The bill would reduce the carbon intensity of liquid fuels and passenger vehicles through increased use of higher ethanol blends. Recognizing the benefits of ethanol’s high-octane, low carbon properties in optimized vehicles, corn grower groups say the legislation promises to increase demand for corn and biofuels, reduce greenhouse gas emissions, improve air quality and human health, and increase fuel efficiency, all while supporting agriculture’s contribution toward addressing climate change and decarbonizing transportation.
Additionally, this bill provides automakers with more options to meet increasingly stringent fuel economy and greenhouse gas emission standards by utilizing ethanol blends up to 30% in vehicles designed and warranted for these fuels.
“This policy is even a win for automakers,” DeSutter adds. “They would now certify their new vehicles to meet emissions and fuel economy standards using this new fuel. The high-octane fuel makes it easier for them to meet their goals because these engines will get more miles per gallon. That increased fuel efficiency reduces emissions.”
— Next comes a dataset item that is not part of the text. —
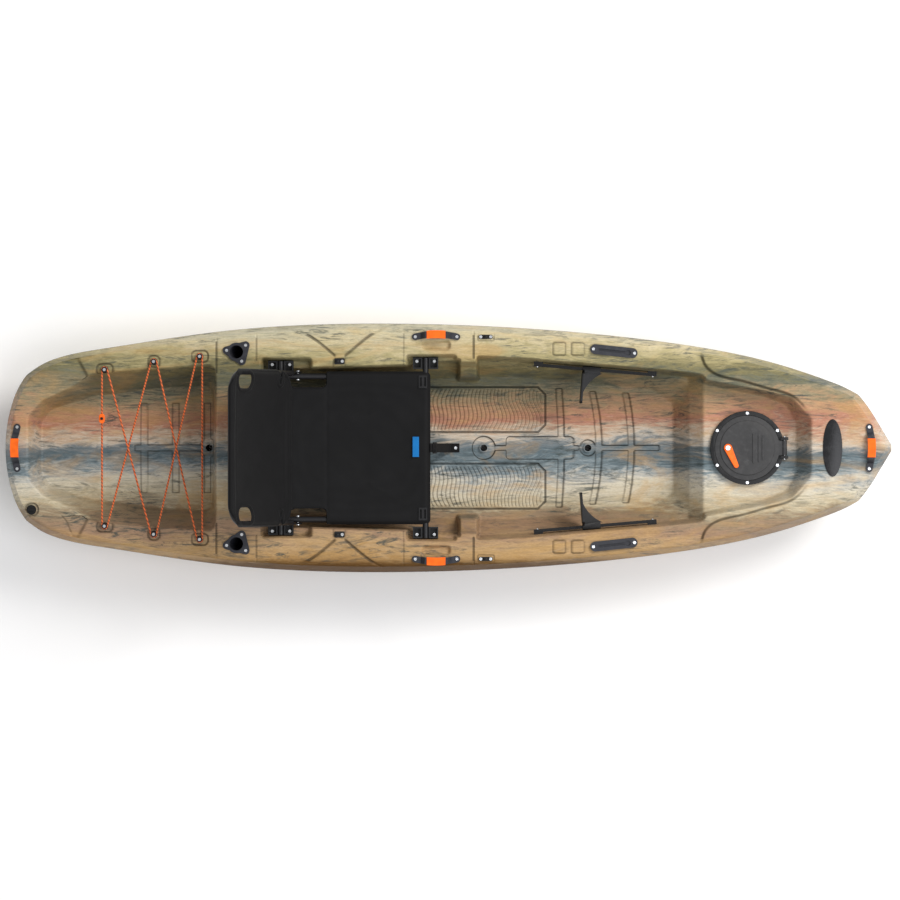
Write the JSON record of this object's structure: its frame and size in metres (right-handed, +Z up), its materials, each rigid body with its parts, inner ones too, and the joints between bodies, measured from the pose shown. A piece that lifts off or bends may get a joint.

Specifically, the Bustos bill would establish high-octane (95 and 98 RON) certification test fuels containing 20-30% ethanol, while requiring automobile manufacturers to design and warrant their vehicles for the use of these fuels beginning with model year 2026. The bill also includes a low-carbon requirement, specifying that the source of the octane boost must reduce lifecycle greenhouse gas emissions by an average of at least 40% compared to a 2021 gasoline baseline, as measured by the Department of Energy’s GREET model.
The legislation also includes a restriction on the aromatics content of gasoline, ensures parity in the regulation of gasoline volatility (Reid vapor pressure), corrects key variables used in fuel economy testing and compliance, requires an update to the EPA’s MOVES model, ensures infrastructure compatibility, and addresses many other regulations impeding the deployment of higher octane blends at the retail level.
Concerns on carbon accounting
Brian Jennings, CEO for the American Coalition for Ethanol, says, “While this legislation checks much off the ethanol industry wish list, like the previous version, its inadequate approach to carbon accounting would undermine many ACE-member plants and other U.S. dry mill producers who have made investments to reduce the carbon intensity of their ethanol.”
The Biden administration and many members of Congress are focused on how to reach net-zero emissions in the transportation sector by mid-century. “Since ethanol is the only transportation fuel that can achieve both net-zero and net-negative emissions, we should push for technology-neutral policy that holds all fuel producers accountable for their individual carbon footprints. This will ensure a growing market for low carbon ethanol in the future despite the hysteria surrounding electric vehicles,” Jennings adds.
The Next Generation Fuels Act contains a new “low carbon” octane standard which requires high octane fuel to be produced from sources with average lifecycle GHG emissions at least 40% cleaner than gasoline. Because every ethanol facility has its own unique carbon intensity, the legislation’s use of “average” to determine the lifecycle GHG emissions of ethanol shortchanges many producers.
“Under this legislation, ethanol from a coal-fired ADM facility, whose fuel is nearly as carbon-intensive as gasoline, would get the same access to the market as the most efficient farmer-owned ethanol facility, whose carbon footprint is at least 50% cleaner than gasoline, and in most cases 60 to 70% cleaner,” Jennings explained. “In other words, the bill as currently drafted would perversely reward ADM for doing nothing to reduce the CI of the fuel produced in its coal-fired facilities and penalize companies like Poet, KAAPA, Little Sioux Corn Processors, Ringneck Energy and dozens like them that have invested in technology innovations to reduce the CI of their fuel.”
“If this legislation were improved to allow individual CI scores for ethanol producers and give credit to farmers for practices that reduce emissions from fertilizer use and sequester carbon in the soil, not only would ACE enthusiastically support it, but it would be taken more seriously in Congress,” Jennings says.